Aliás, essa história sempre foi assim, desde a Primeira República. A elite cafeeira paulista, por exemplo, conseguiu aprovar no Congresso uma lei que impedia a União de ficar com a arrecadação das exportações, que passou a ser encaminhada para os estados. O Convênio de Taubaté, aprovado em 1906, determinava que o governo compraria a produção excedente de café para manter os preços altos. Na prática, os próprios barões do café, que eram deputados, senadores e ministros, incluindo o presidente da república, Rodrigues Alves (de família de grandes proprietários de terra em negócios de café e borracha), usaram o Estado para garantir seus lucros. Eles simplesmente se apropriaram da máquina pública para beneficiar seus negócios. (Essa história é bem mais longa e bizarra, mas vamos parar por aqui).
Jamais houve um momento em nossa história em que as oligarquias brasileiras estiveram fora do poder central ou regional. Não é de hoje que essas famílias poderosas espalham seus descendentes pelos mais diversos ramos do poder. Seus filhos e netos estão hoje disseminados em cargos de confiança nos tribunais de contas e procuradorias; eles comandam sindicatos patronais, entidades como a Febraban, e as FIESPs e FIRJANs Brasil afora. Eles são sócios, literalmente, de grandes grupos de planos de saúde, educação e segurança. Controlam o setor imobiliário dos grandes centros, desabrigando comunidades inteiras — como a Favela do Moinho, em São Paulo — para ampliar seus empreendimentos. Então, meus (poucos) leitores, percebam: nosso problema não se resume ao Congresso, mas a toda a estrutura do Estado brasileiro, que é cooptada pelos grandes grupos financeiro-empresariais.
Outra questão importante, já que a grande imprensa se alvoroçou para contra-atacar em defesa (própria) das grandes fortunas, é que essa pauta precisa alcançar o pequeno empresariado. Alienado pela ideologia liberal do mérito, o pequeno empresário se ressente de pagar impostos demais (e paga mesmo), achando que a culpa é "dos políticos". Mal sabe ele que o grande empresariado, fonte de "inspiração e sucesso", praticamente não paga impostos sobre seus maiores ganhos, pois os recebe como lucros e dividendos isentos. Pior: ao dominarem o Congresso, esses senhores conseguem ir além, beneficiando-se de isenções e desonerações fiscais, só o governo do Tarcísio de Freitas (SP), projeta oferecer - renúncia de receitas tributárias de R$ 85,6 bilhões para 2026. Esse "combo de mamatas" nos Estados e na União, podem chegar na casa dos 800 bilhões ao ano. Toda essa grana é embolsada pelos ricos. O "bolsa milionária".

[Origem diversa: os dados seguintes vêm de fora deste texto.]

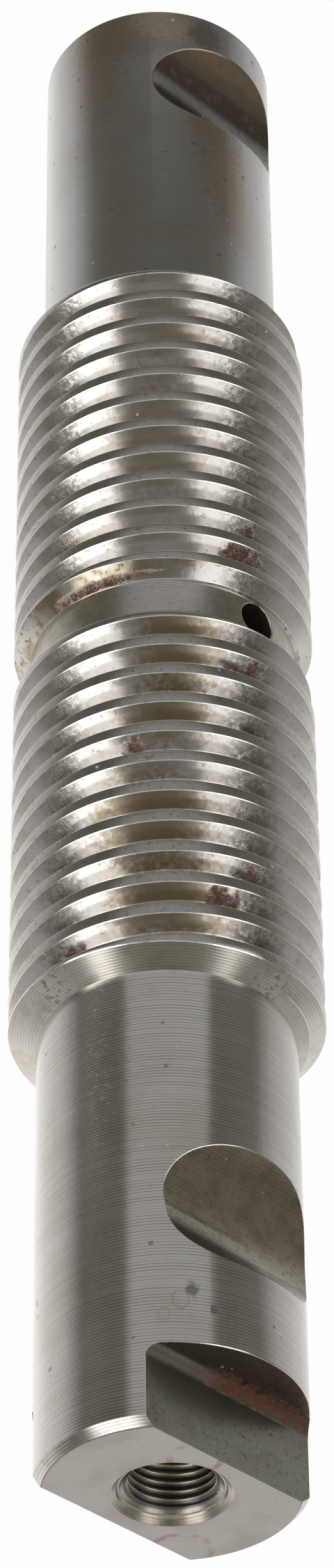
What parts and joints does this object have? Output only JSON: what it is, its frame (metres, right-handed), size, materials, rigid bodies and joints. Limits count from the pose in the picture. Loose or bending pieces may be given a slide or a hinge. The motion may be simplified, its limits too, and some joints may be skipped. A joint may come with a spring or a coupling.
{
  "type": "threaded spring pin",
  "caption": "One-piece steel leaf-spring pin: two plain journals, a coarse external thread split by a grease groove, lock-bolt notches, wrench flats and a tapped grease port.",
  "frame": {"origin": "on the pin's axis, halfway between the two end faces, which is the centre of the bounding box", "axes": "+Y along the axis, from the tapped end towards the far end; +Z square to the upper wrench flat, and the way both lock-bolt notches and the radial grease hole face; +X to the right when looking along +Y"},
  "size_m": [0.035, 0.2102, 0.035],
  "materials": {
    "turned_steel": "fine-turned oiled steel with light rust specks"
  },
  "bodies": {
    "root": {"spring_pin": "turned_steel"}
  },
  "joints": []
}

Mas isso não seria ilegal, imoral, antirrepublicano? Onde está a justiça? Bem, a grande maioria dos juízes, desembargadores e ministros do Supremo reside, metaforicamente, na mesma casa: eles são parte dessa mesma elite. Compõem uma "nobre casta" nacional, formada majoritariamente por pessoas brancas, que vivem de supersalários — a remuneração líquida de desembargadores em São Paulo, por exemplo, chegou à média de R$ 146.470 por mês em 2023 —, que mal dão para comprar ternos italianos e bolsas de 10 mil dólares.
O que restou? Restamos nós: o "povo sem medo".

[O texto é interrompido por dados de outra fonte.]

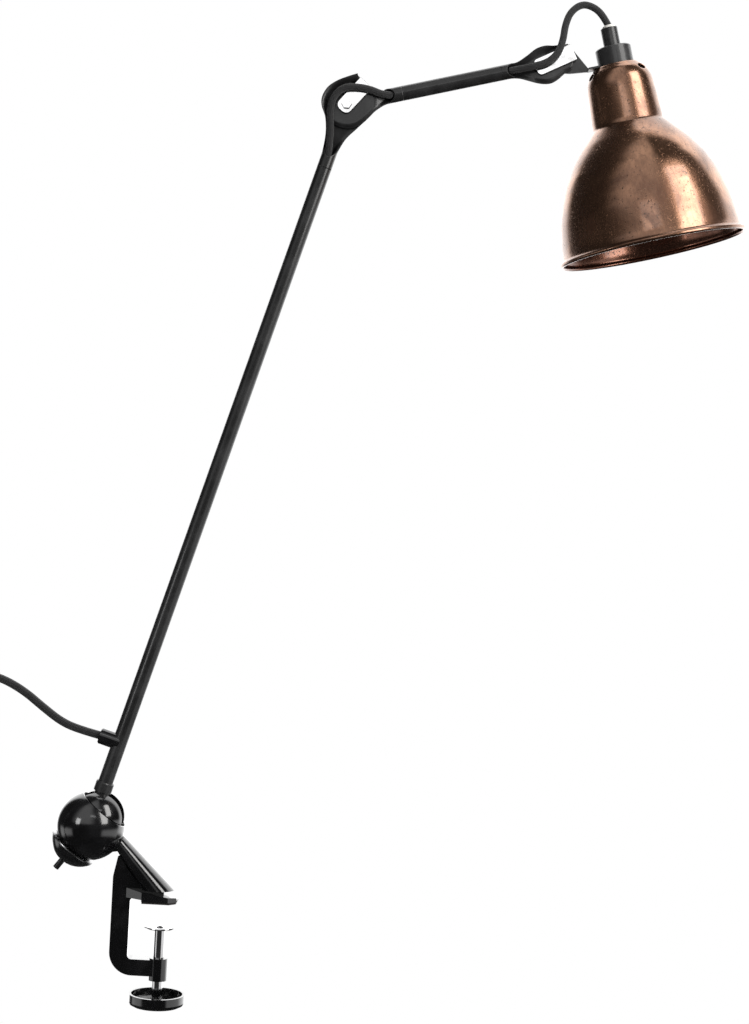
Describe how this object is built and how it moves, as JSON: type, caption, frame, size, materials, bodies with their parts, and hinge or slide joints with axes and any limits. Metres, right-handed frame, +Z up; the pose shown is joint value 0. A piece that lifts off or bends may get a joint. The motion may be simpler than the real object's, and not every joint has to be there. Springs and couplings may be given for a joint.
{
  "type": "architect desk lamp",
  "caption": "Clamp-on architect desk lamp with a ball joint, two hinged arms, a tilting copper bell shade and a textile supply cord.",
  "frame": {"origin": "on the clamp screw's axis, at the underside of the upper jaw's pad, where it rests on the table top", "axes": "+Z up, +X from the clamp's spine out over the table, -Y towards the side that shows the elbow's bolt head"},
  "size_m": [0.6235, 0.14, 0.7571],
  "materials": {
    "gloss_black": "gloss black enamel on a casting",
    "satin_black": "satin black enamel on steel",
    "leather_pad": "thin black leather",
    "chrome": "polished plate with light wear",
    "spring_steel": "bright steel",
    "fibre": "fibre washer",
    "braided_cord": "black textile braid",
    "black_plastic": "moulded",
    "clear_plastic": "translucent",
    "contact_brass": "plain brass",
    "aged_copper": "raw copper, aged brown and streaked, lacquered"
  },
  "bodies": {
    "clamp": {"clamp_frame": "gloss_black", "jaw_pad": "leather_pad"},
    "swivel": {"ball_lower_cap": "gloss_black", "ball_upper_cap": "gloss_black", "seam_washer": "spring_steel", "swivel_bolt": "satin_black", "tilt_pin": "spring_steel"},
    "lower_arm": {"arm_eye": "satin_black", "tilt_washers": "spring_steel", "arm_collar": "satin_black", "elbow_bar": "chrome", "elbow_bolt": "chrome", "elbow_spring_washer": "spring_steel", "elbow_nut": "chrome", "lower_arm_tube": "satin_black", "cord_ferrule": "gloss_black", "lower_arm_lead": "braided_cord", "elbow_hood": "satin_black", "elbow_friction_disc": "fibre", "elbow_cord": "braided_cord", "supply_cord": "braided_cord", "cord_coil": "braided_cord", "coil_tie": "black_plastic", "cord_tail": "braided_cord", "plug_body": "black_plastic", "plug_pins": "chrome"},
    "short_arm": {"short_arm_elbow_leaf": "satin_black", "short_arm_tube": "satin_black", "short_arm_head_leaf": "satin_black", "short_arm_lead": "braided_cord", "head_cord": "braided_cord"},
    "head": {"head_bar": "chrome", "head_bolt": "chrome", "head_spring_washer": "spring_steel", "head_nut": "chrome", "head_bracket": "satin_black", "head_friction_disc": "fibre", "lampholder_cap": "satin_black", "lampholder_neck": "satin_black", "cord_grip": "clear_plastic", "holder_lead": "braided_cord", "lampholder_body": "black_plastic", "socket_shell": "contact_brass", "socket_contact": "contact_brass", "shade_ring": "black_plastic", "shade": "aged_copper"},
    "pressure_foot": {"pressure_disc": "chrome"},
    "screw": {"clamp_screw": "chrome", "screw_tip_rivet": "chrome", "clamp_knob": "gloss_black", "knob_nut": "chrome"}
  },
  "joints": [
    {"name": "base_swivel", "type": "hinge", "parent": "clamp", "child": "swivel", "pos_m": [-0.056, 0, 0.0522], "axis": [0.6004, 0, 0.7997], "range_deg": [-135, 135]},
    {"name": "arm_tilt", "type": "hinge", "parent": "swivel", "child": "lower_arm", "pos_m": [-0.056, 0, 0.0522], "axis": [0, 1, 0], "range_deg": [-14, 54]},
    {"name": "elbow", "type": "hinge", "parent": "lower_arm", "child": "short_arm", "pos_m": [0.10584, 0, 0.59509], "axis": [0, 1, 0], "range_deg": [-48, 44], "deforming": ["elbow_cord"]},
    {"name": "head_tilt", "type": "hinge", "parent": "short_arm", "child": "head", "pos_m": [0.25458, 0, 0.63383], "axis": [0, 1, 0], "range_deg": [-80, 45], "deforming": ["head_cord"]},
    {"name": "screw_travel", "type": "slide", "parent": "clamp", "child": "pressure_foot", "axis": [0, 0, 1], "range_m": [-0.017, 0.013]},
    {"name": "screw_turn", "type": "hinge", "parent": "pressure_foot", "child": "screw", "pos_m": [0, 0, 0], "axis": [0, 0, 1], "range_deg": [-4900, 3750]}
  ],
  "couplings": [
    {"joint": "screw_turn", "follows": "screw_travel", "rad_per_m": 5026.5}
  ]
}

Nós, os trabalhadores sem terra e sem teto.
Nós, as mulheres solo e nosses guerreires LGBTQIAPN+.
Nós, os movimentos periféricos, os quilombos e os ribeirinhos.
Nós, os povos originários.
Eles são apenas uma minoria poderosa. Eles têm o monopólio legítimo (e ilegítimo) da violência. Mas nós, nós temos uns aos outros. E juntos podemos calá-los e expulsá-los de cima do nosso dinheiro, do nosso Congresso e da nossa República.
Jonatas Carvalho - Historiador - Doutor em Sociologia e Direito.